La mujer era implacable. Se echó otra vez sobre mí, y en esta ocasión me rodeó los brazos con los suyos, inmovilizándome los codos a los costados. Estábamos en tan estrecho contacto que no podía quitármela de encima. Entrelacé las manos, las levanté y me liberé. Desplacé el peso del cuerpo a un lado, le agarré la muñeca y roté. Su cuerpo pasó por encima de mi cadera y cayó al suelo. Le rodeé el cuello con el brazo y le hundí los dedos en la cuenca de un ojo. Gritó de dolor y se llevó las manos a la cara. Con la respiración agitada, la aparté de un empujón. Oí sirenas en la calle y rogué que viniesen en dirección a nosotros. Con un ojo ensangrentado, Solana se volvió, enloquecida de dolor. Henry apareció en su campo visual, y, en dos zancadas, se plantó sobre él y le rodeó la garganta con los dedos. Salté sobre ella. Le golpeé las orejas con las palmas de las manos, la agarré del pelo y la aparté de él de un tirón. Tambaleante, retrocedió dos pasos y la embestí en el pecho con todas mis fuerzas. De espaldas, salió a la terraza por la puerta halconera.

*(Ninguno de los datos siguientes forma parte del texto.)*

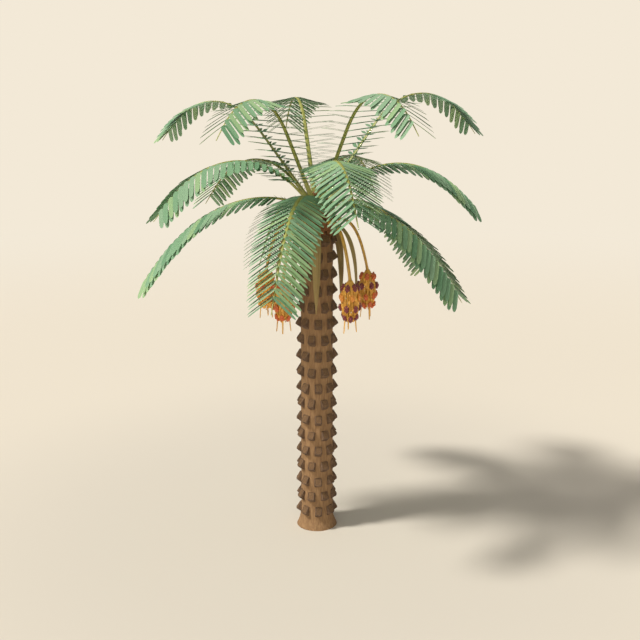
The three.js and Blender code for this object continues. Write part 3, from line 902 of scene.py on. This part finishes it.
# %% Model one flat sheath and bend five
SHEATH_ROUTE = [(0.22, 5.05), (0.45, 5.12), (0.74, 4.80), (0.64, 3.73)]
SHEATH_AZIMUTHS = [270, 342, 54, 126, 198]
SHEATH_WIDTH = 0.144
SHEATH_WALL = 7 * MM
bpy.ops.mesh.primitive_grid_add(x_subdivisions=36, y_subdivisions=10, size=1)
flat = open_new("flat_sheath")
bpy.ops.mesh.select_all(action="SELECT")
bpy.ops.transform.translate(value=(0.5, 0, 0))
close(flat)
shape = corners_of(flat)
share, edge = shape[:, 0], 2 * shape[:, 1]
taper = np.clip((share - 0.50) / 0.50, 0, 1)
outline = np.minimum(0.090 + 0.10 * share, SHEATH_WIDTH) * (1 - taper**2) ** 0.75 + 4 * MM
hollow = -0.30 * edge**2 + 0.16 * np.exp(-((edge / 0.22) ** 2))  # the edges curl in, and the keel stands out
sheath_shape = np.column_stack([share, shape[:, 1], hollow])
places = []
for azimuth in SHEATH_AZIMUTHS:
    path = hanging_path(azimuth + dice.normal(0, 0.8), SHEATH_ROUTE)
    curl = outline * dice.uniform(0.85, 1.15) * (1 + 0.12 * np.sin(9 * share + dice.uniform(0, 6)))
    places.append(lay_along(sheath_shape, path, left_of(azimuth), outline, curl * 0.5))
sheaths = join_copies("dry_flower_sheaths", flat, np.stack(places), [husk_finish])
only(sheaths)
wall = sheaths.modifiers.new("wall", "SOLIDIFY")
wall.thickness = SHEATH_WALL
wall.offset = -1
bpy.ops.object.modifier_apply(modifier="wall")
smooth(sheaths, 45)
put_away(flat)
hand_over(sheaths, "spathe", *[f"dry_spathe_{i + 1}" for i in range(len(SHEATH_AZIMUTHS))])

# %% [markdown]
# ## The fronds' ribs
# A frond's rib leaves the heart as a broad, flattened stalk, narrows quickly, and thins all the way to
# its tip. It is flatter above and round below, smooth, waxy and yellow-green. One straight rib is
# modelled along X, with its length as 1, and each frond lays a copy along its own curve: it climbs,
# bends over smoothly, and dives, by the same rule as the solid.

# %% Rib finish
def waxy_rib():
    """Living palm rib: a waxy, yellow-green rind, streaked along its length."""
    material, tree, shader = start_finish("waxy_frond_rib", "9a9c50", 0.45)
    streaks = grain(tree, (0.05, 0.16, 1.0), 3.0, "UV")  # 160 mm along the rib and 12 mm across
    stops = [(0.3, "7f8640"), (0.5, "9c9e50"), (0.7, "b5b264")]
    shade_by(tree, shader, streaks.outputs["Fac"], stops)
    emboss(tree, shader, streaks.outputs["Fac"], 2 * MM)
    shader.inputs["Coat Weight"].default_value = 0.1
    return material


rib_finish = waxy_rib()

# %% Three whorls of five fronds
START_RADIUS = 0.096
START_HEIGHT = 5.346
PETIOLE_SHARE = 0.16
LEAF_SHARE = 0.94
# Each frond is azimuth, rise and length. Its slope goes from its rise to the whorl's dive, in degrees,
# between the two shares of its length named bend. The lower whorl's bend starts before its ribs do,
# so its fronds leave the heart less steeply than their rise.
WHORLS = {
    "upper": {
        "inset": -0.016, "lift": 0.032, "dive": 52, "bend": (0.36, 0.98),
        "fronds": [(162, 52, 3.46), (234, 58, 3.15), (306, 59, 3.26), (18, 54, 3.62), (104, 59, 3.27)],
    },
    "middle": {
        "inset": 0.0, "lift": 0.0, "dive": 49, "bend": (0.0, 0.97),
        "fronds": [(210, 47, 3.08), (282, 49, 3.05), (354, 46, 2.88), (66, 47, 3.08), (138, 45, 3.02)],
    },
    "lower": {
        "inset": 0.016, "lift": -0.048, "dive": 55, "bend": (-0.8, 0.96),
        "fronds": [(186, 89, 3.25), (258, 104, 3.26), (330, 75, 2.87), (42, 74, 3.15), (114, 79, 3.10)],
    },
}


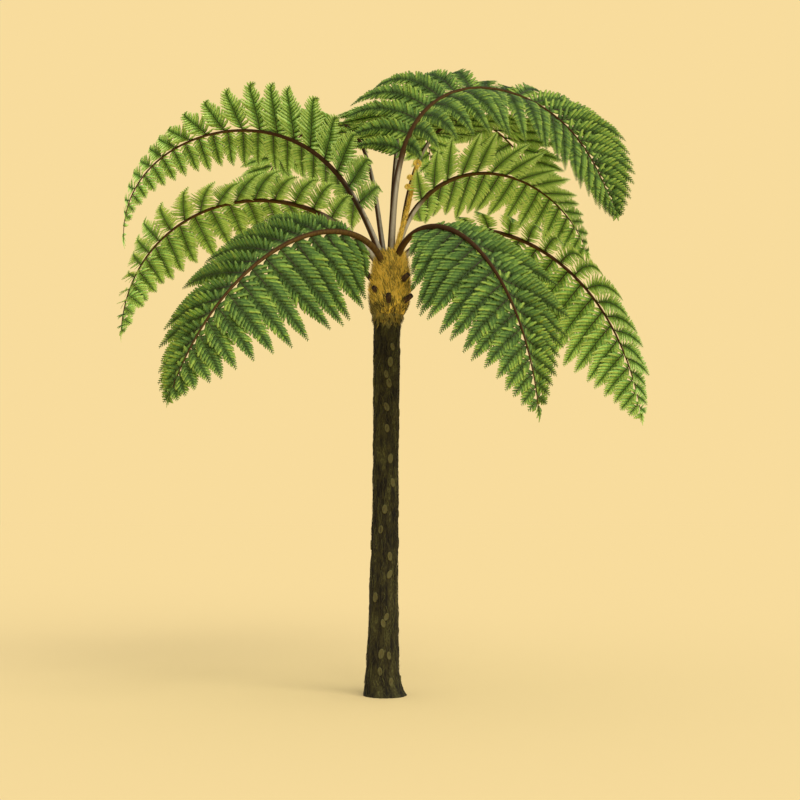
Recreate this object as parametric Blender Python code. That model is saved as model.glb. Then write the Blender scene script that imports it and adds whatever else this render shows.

Yo jadeaba y ella también. La vi sujetarse a la barandilla para levantarse. Sabía que le había hecho daño. También ella me había hecho daño a mí. Pero no descubriría cuánto hasta que bajase la adrenalina. De momento, estaba cansada, y no del todo segura de ser capaz de resistir otro ataque. Ella echó un vistazo a la calle, de donde llegaba el ruido de los coches de policía, el ululato de las sirenas, los chirridos de los frenos. Estábamos sólo a un piso de altura, y no tardarían en subir por la escalera a toda prisa.

Me acerqué a la puerta y retiré la cadena. Desbloqueé la cerradura, abrí y me apoyé en el marco. Cuando me volví para mirar a Solana, la terraza estaba vacía. Oí un grito abajo. Crucé la suite hasta la puerta halconera y salí a la terraza. Miré por encima de la barandilla. En el agua de la piscina se veía propagarse una mancha rosada. Forcejeó por un momento y finalmente quedó inmóvil. Poco importaba si se había caído o había saltado. Había aterrizado boca abajo y se había golpeado la cabeza con el borde de la piscina antes de ir a parar al agua. El extremo menos hondo tenía sólo medio metro de profundidad, pero bastó con eso. Se ahogó antes de que pudiera llegar alguien hasta ella.